[Challenge] Copy the data exactly from the line that contains "obj.matrix_parent_inverse = Matrix.Identity(4)" through the line that contains "before = set(bpy.data.objects)", keeping both end lines and leaving out everything else.

###

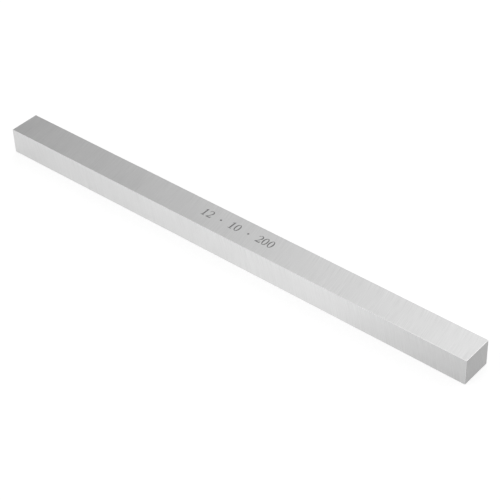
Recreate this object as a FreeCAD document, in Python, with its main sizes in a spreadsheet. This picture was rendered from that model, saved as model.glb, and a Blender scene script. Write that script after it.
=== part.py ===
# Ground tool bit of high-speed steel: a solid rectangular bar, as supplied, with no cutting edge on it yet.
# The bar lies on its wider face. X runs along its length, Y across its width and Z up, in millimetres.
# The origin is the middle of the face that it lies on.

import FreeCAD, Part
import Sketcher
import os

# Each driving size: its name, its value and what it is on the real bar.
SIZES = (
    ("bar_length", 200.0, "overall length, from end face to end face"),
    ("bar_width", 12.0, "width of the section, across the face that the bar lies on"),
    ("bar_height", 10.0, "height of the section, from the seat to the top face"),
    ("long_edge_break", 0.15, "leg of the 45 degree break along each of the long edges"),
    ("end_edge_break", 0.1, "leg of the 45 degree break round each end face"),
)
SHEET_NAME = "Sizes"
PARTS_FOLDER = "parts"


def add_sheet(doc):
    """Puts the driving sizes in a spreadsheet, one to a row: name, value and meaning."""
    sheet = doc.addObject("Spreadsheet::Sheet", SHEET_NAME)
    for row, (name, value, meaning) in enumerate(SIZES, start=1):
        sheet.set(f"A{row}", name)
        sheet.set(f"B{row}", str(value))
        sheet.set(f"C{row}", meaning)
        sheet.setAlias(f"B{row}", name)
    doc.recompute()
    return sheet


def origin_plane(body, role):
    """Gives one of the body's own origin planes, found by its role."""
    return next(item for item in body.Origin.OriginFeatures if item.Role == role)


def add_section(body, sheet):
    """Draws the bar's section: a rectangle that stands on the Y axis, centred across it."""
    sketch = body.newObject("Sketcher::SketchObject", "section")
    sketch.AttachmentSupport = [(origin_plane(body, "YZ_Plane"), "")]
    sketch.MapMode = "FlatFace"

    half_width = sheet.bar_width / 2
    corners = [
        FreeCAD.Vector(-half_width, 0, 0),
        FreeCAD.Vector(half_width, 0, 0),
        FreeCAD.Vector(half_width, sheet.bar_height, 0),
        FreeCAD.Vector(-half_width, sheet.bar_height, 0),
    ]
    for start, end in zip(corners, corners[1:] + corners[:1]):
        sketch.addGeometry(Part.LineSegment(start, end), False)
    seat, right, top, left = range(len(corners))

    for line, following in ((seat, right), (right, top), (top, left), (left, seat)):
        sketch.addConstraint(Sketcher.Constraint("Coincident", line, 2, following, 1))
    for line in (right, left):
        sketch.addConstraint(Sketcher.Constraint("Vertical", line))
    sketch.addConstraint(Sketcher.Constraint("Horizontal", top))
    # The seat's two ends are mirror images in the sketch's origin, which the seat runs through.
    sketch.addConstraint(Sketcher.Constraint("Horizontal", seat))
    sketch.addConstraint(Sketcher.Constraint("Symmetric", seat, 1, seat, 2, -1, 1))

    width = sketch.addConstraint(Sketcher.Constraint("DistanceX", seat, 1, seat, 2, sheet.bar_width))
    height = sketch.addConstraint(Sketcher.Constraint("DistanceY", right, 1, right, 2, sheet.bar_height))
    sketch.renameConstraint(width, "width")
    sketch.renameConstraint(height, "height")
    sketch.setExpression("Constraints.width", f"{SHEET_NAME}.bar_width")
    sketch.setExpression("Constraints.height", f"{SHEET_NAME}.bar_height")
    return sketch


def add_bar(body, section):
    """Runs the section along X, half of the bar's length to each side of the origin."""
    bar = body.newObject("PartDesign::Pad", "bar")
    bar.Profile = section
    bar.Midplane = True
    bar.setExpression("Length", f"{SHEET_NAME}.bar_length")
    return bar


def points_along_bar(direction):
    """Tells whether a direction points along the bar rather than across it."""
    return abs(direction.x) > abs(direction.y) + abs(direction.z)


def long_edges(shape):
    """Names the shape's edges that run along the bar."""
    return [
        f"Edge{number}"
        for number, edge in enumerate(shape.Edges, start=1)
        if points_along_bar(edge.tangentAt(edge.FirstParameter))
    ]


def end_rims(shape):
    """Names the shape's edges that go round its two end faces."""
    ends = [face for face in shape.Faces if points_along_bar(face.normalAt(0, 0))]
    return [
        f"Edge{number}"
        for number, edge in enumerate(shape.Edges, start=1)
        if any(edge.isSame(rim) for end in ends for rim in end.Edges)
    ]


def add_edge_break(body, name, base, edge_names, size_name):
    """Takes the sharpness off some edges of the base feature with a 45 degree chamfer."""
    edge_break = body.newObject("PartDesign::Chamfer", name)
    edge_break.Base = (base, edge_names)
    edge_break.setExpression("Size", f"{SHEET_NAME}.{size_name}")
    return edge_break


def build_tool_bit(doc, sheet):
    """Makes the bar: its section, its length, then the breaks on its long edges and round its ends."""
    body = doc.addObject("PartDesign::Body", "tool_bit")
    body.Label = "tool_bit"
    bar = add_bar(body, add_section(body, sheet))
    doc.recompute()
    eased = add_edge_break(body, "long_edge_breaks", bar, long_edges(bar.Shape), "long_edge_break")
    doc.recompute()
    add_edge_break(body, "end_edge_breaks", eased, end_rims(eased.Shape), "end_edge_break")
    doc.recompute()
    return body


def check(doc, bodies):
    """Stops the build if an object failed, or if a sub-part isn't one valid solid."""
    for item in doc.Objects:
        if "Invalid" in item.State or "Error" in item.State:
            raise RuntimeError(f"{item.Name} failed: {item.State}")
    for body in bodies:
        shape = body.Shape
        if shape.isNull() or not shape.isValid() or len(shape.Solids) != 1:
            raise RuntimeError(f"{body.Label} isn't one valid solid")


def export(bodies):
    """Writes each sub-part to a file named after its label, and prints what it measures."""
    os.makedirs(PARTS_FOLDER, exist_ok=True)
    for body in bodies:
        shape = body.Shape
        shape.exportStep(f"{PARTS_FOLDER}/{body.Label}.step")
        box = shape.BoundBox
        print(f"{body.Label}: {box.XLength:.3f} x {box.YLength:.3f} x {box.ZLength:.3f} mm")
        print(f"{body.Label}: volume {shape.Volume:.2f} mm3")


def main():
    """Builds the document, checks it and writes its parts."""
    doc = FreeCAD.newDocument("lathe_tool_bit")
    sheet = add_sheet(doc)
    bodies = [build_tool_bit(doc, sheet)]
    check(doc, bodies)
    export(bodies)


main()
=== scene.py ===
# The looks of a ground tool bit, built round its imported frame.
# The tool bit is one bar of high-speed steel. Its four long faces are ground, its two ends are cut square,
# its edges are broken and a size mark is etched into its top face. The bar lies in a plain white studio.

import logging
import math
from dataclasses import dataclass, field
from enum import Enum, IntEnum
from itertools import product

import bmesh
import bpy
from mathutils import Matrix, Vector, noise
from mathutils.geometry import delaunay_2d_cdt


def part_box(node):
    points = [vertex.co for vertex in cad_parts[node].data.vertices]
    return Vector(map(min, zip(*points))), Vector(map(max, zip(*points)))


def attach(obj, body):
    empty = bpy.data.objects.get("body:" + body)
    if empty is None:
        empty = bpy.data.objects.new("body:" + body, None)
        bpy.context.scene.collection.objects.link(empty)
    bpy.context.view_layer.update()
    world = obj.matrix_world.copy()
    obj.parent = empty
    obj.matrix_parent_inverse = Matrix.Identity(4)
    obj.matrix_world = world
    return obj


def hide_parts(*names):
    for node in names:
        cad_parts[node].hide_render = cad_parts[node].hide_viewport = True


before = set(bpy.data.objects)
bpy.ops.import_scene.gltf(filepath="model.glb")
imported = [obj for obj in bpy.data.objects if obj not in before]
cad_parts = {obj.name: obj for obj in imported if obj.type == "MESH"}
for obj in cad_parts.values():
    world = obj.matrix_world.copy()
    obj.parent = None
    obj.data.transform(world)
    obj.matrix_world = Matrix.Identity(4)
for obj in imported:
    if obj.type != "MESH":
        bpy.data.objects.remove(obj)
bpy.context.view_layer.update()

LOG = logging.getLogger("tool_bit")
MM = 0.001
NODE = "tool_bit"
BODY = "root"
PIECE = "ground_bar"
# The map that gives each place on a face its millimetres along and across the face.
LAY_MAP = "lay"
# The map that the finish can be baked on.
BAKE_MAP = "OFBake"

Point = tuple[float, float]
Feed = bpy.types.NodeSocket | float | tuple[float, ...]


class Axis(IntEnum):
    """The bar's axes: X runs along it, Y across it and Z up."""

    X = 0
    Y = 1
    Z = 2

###

[Solution below]
    obj.matrix_parent_inverse = Matrix.Identity(4)
    obj.matrix_world = world
    return obj


def hide_parts(*names):
    for node in names:
        cad_parts[node].hide_render = cad_parts[node].hide_viewport = True


before = set(bpy.data.objects)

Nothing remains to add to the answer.